• Required work
What is needed is an exact copy of the lines from the line containing "disc = revolve(Plane.XZ" to the line containing "for node in", both lines included, and nothing else.

• Data section
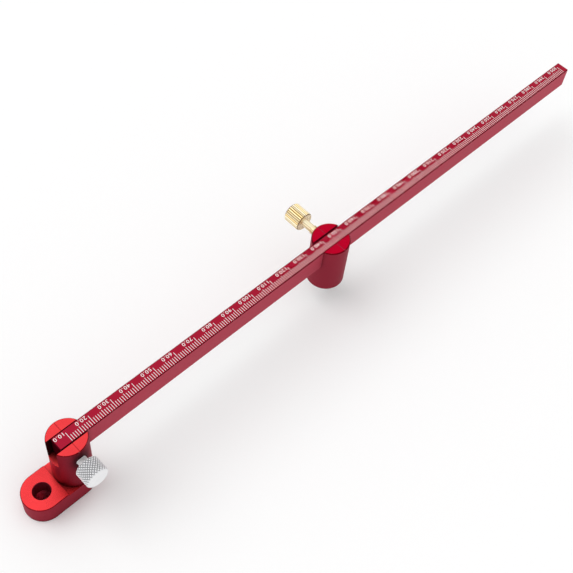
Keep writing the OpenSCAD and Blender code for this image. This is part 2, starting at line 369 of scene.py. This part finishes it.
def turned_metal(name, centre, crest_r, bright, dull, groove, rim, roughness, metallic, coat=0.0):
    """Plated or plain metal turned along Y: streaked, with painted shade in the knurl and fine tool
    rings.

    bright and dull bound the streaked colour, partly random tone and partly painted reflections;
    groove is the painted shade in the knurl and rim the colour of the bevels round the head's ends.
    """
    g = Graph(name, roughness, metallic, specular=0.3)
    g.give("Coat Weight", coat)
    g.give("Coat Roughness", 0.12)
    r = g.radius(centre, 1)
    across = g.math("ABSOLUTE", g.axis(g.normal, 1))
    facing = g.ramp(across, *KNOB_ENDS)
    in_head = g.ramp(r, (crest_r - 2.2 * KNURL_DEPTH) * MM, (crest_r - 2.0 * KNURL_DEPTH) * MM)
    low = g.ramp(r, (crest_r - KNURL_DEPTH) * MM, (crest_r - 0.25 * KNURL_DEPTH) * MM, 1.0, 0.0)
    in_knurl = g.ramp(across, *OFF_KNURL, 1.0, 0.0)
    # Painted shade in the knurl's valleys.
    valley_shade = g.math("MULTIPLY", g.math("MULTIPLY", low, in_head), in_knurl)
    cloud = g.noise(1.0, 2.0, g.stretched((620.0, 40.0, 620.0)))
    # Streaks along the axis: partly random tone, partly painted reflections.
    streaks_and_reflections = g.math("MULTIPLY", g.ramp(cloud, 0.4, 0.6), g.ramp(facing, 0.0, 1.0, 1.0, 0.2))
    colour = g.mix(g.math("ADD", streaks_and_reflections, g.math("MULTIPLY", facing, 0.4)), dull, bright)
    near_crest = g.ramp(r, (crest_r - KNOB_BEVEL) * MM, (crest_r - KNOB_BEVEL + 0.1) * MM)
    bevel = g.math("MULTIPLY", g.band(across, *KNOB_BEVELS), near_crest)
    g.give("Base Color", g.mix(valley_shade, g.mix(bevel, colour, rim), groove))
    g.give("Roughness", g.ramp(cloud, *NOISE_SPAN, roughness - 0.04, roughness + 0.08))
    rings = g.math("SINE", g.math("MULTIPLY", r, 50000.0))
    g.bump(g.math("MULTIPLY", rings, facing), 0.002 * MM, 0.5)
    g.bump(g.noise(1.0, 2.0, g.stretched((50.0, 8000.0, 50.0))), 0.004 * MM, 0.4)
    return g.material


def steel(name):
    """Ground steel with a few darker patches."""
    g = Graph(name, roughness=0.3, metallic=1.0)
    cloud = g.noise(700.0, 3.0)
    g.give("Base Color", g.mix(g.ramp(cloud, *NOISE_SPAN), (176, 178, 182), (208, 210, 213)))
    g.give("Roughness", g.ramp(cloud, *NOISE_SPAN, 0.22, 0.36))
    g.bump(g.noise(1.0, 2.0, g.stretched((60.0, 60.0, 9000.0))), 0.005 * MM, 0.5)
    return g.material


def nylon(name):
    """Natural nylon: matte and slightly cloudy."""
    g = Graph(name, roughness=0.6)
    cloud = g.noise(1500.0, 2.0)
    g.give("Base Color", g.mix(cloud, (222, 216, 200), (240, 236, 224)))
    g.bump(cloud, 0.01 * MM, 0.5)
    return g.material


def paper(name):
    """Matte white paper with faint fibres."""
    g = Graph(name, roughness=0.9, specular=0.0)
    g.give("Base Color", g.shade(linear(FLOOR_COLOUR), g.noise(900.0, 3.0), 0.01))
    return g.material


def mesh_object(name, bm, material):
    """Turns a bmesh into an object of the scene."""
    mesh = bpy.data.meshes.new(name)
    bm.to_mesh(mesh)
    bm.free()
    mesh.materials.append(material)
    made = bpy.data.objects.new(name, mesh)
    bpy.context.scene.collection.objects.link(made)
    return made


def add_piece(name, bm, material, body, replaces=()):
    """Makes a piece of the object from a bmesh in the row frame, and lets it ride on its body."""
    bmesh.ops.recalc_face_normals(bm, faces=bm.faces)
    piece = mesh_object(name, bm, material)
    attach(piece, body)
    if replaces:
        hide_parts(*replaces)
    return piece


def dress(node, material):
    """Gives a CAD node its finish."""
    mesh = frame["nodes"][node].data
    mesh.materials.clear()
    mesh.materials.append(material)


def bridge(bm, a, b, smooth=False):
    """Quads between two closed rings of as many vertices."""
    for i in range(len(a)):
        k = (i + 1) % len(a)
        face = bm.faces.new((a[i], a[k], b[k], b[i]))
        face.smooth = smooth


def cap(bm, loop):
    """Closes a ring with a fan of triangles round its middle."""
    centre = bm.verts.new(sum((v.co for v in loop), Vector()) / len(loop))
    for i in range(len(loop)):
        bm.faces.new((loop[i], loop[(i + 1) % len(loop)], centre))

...

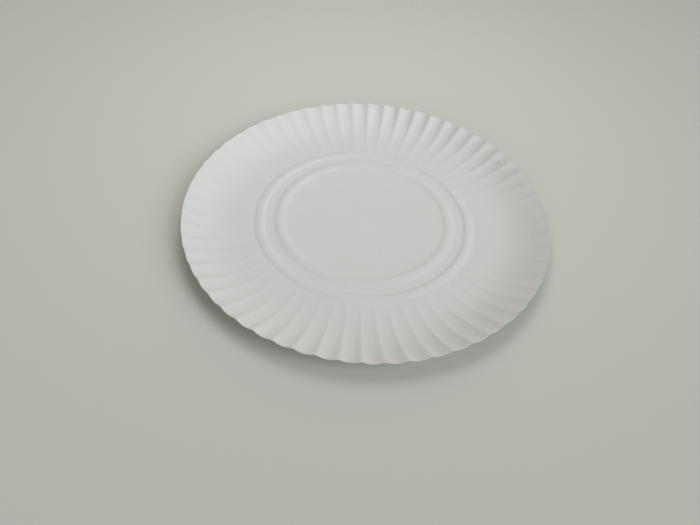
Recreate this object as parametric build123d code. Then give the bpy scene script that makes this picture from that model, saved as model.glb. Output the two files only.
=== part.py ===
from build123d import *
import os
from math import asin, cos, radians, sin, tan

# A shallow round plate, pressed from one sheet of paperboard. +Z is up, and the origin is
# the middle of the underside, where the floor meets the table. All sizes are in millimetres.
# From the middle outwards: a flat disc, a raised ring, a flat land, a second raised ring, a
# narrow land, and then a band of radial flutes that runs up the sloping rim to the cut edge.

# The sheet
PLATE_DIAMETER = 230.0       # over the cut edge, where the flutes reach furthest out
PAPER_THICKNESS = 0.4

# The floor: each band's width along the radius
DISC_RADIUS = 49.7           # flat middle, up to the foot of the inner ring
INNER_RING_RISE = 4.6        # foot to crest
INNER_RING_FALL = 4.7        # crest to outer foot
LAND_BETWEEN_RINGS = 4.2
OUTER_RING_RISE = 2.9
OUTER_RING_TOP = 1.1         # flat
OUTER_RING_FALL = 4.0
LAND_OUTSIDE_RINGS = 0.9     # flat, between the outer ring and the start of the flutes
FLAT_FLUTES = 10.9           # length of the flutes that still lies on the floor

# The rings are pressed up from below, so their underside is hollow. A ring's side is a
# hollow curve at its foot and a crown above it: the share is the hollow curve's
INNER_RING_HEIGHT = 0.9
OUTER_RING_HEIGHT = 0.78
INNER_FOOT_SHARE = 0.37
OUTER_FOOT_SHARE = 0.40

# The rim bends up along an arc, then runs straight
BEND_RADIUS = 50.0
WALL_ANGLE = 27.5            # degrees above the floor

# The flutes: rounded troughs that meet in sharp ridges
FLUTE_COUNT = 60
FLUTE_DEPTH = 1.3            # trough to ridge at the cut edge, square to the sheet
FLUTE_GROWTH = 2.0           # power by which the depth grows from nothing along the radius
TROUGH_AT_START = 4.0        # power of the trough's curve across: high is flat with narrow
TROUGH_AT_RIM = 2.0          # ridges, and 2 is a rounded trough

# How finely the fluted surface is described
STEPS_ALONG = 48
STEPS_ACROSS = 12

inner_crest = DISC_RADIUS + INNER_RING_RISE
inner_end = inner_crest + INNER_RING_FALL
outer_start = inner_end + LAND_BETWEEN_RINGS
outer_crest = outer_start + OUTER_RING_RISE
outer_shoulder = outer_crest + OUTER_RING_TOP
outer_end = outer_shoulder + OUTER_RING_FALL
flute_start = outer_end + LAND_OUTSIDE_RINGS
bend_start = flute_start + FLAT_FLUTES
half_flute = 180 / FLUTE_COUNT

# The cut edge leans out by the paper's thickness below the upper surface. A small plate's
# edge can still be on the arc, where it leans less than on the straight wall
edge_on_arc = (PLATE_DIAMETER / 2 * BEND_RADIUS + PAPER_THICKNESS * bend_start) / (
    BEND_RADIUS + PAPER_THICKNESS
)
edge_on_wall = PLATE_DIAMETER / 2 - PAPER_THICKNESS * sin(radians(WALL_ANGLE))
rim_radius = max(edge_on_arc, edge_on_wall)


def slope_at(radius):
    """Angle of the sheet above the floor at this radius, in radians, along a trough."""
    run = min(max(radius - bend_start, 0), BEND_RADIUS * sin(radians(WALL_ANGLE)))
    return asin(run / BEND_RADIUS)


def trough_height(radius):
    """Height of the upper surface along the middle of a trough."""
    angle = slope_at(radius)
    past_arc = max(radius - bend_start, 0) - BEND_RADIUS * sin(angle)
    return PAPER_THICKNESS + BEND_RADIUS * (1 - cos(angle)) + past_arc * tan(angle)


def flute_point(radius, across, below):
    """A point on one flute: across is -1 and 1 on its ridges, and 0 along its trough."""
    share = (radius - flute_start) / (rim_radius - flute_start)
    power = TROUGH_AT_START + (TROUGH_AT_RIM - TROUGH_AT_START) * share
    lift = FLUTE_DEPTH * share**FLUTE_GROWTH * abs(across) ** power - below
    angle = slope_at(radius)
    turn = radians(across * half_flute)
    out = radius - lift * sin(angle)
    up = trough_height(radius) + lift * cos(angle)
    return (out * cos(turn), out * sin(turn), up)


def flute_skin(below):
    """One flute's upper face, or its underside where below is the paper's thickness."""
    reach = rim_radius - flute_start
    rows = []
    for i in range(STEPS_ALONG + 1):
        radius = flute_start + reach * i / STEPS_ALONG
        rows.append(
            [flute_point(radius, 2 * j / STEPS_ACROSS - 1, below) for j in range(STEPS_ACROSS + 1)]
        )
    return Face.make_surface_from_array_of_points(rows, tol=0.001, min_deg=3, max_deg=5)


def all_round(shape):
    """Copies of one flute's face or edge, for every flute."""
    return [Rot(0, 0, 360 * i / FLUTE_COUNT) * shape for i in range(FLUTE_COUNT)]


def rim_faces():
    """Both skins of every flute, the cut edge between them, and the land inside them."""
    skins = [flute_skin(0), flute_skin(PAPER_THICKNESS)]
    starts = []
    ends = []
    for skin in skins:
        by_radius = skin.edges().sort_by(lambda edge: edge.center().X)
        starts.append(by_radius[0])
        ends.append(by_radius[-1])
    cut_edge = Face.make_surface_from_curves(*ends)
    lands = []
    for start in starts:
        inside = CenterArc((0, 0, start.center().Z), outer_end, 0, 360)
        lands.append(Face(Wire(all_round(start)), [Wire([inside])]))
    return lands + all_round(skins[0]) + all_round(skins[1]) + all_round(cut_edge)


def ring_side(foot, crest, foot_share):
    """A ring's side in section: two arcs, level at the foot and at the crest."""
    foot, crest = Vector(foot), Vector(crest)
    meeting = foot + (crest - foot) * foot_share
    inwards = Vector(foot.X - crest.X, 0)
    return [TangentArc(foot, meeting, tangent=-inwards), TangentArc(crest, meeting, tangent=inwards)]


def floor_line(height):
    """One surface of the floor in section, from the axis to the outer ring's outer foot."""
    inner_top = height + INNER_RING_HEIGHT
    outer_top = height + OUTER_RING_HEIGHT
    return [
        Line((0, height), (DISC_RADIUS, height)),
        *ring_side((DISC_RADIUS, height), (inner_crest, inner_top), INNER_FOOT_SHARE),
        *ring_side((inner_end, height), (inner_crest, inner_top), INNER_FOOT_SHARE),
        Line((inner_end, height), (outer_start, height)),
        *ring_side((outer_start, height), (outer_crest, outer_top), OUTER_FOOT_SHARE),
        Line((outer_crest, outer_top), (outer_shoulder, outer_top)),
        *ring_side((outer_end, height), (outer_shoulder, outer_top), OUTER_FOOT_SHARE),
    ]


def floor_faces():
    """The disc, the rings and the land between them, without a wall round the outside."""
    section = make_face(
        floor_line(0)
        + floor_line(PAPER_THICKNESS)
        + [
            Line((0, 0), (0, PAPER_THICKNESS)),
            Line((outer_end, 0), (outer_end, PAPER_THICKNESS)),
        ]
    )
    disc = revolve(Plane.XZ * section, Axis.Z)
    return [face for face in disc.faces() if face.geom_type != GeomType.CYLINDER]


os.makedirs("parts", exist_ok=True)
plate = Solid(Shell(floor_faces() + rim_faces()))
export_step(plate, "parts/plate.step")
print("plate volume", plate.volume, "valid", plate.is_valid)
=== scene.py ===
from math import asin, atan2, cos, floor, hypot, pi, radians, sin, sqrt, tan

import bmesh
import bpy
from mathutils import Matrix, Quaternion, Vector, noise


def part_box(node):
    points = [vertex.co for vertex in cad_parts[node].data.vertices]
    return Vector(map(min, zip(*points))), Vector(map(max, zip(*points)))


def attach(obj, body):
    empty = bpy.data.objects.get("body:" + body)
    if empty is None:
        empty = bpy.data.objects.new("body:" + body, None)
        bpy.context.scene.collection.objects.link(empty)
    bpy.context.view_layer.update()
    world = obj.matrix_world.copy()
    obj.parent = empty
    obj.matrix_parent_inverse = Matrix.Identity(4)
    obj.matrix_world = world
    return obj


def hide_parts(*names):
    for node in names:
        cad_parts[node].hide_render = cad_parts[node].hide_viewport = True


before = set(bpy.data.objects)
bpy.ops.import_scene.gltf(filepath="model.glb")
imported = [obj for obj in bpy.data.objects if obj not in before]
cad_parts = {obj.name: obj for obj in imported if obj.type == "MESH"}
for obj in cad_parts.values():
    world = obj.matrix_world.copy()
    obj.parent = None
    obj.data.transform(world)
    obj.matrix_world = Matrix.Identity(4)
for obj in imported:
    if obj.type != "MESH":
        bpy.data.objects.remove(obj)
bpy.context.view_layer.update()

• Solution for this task
    disc = revolve(Plane.XZ * section, Axis.Z)
    return [face for face in disc.faces() if face.geom_type != GeomType.CYLINDER]


os.makedirs("parts", exist_ok=True)
plate = Solid(Shell(floor_faces() + rim_faces()))
export_step(plate, "parts/plate.step")
print("plate volume", plate.volume, "valid", plate.is_valid)
=== scene.py ===
from math import asin, atan2, cos, floor, hypot, pi, radians, sin, sqrt, tan

import bmesh
import bpy
from mathutils import Matrix, Quaternion, Vector, noise


def part_box(node):
    points = [vertex.co for vertex in cad_parts[node].data.vertices]
    return Vector(map(min, zip(*points))), Vector(map(max, zip(*points)))


def attach(obj, body):
    empty = bpy.data.objects.get("body:" + body)
    if empty is None:
        empty = bpy.data.objects.new("body:" + body, None)
        bpy.context.scene.collection.objects.link(empty)
    bpy.context.view_layer.update()
    world = obj.matrix_world.copy()
    obj.parent = empty
    obj.matrix_parent_inverse = Matrix.Identity(4)
    obj.matrix_world = world
    return obj


def hide_parts(*names):
    for node in names:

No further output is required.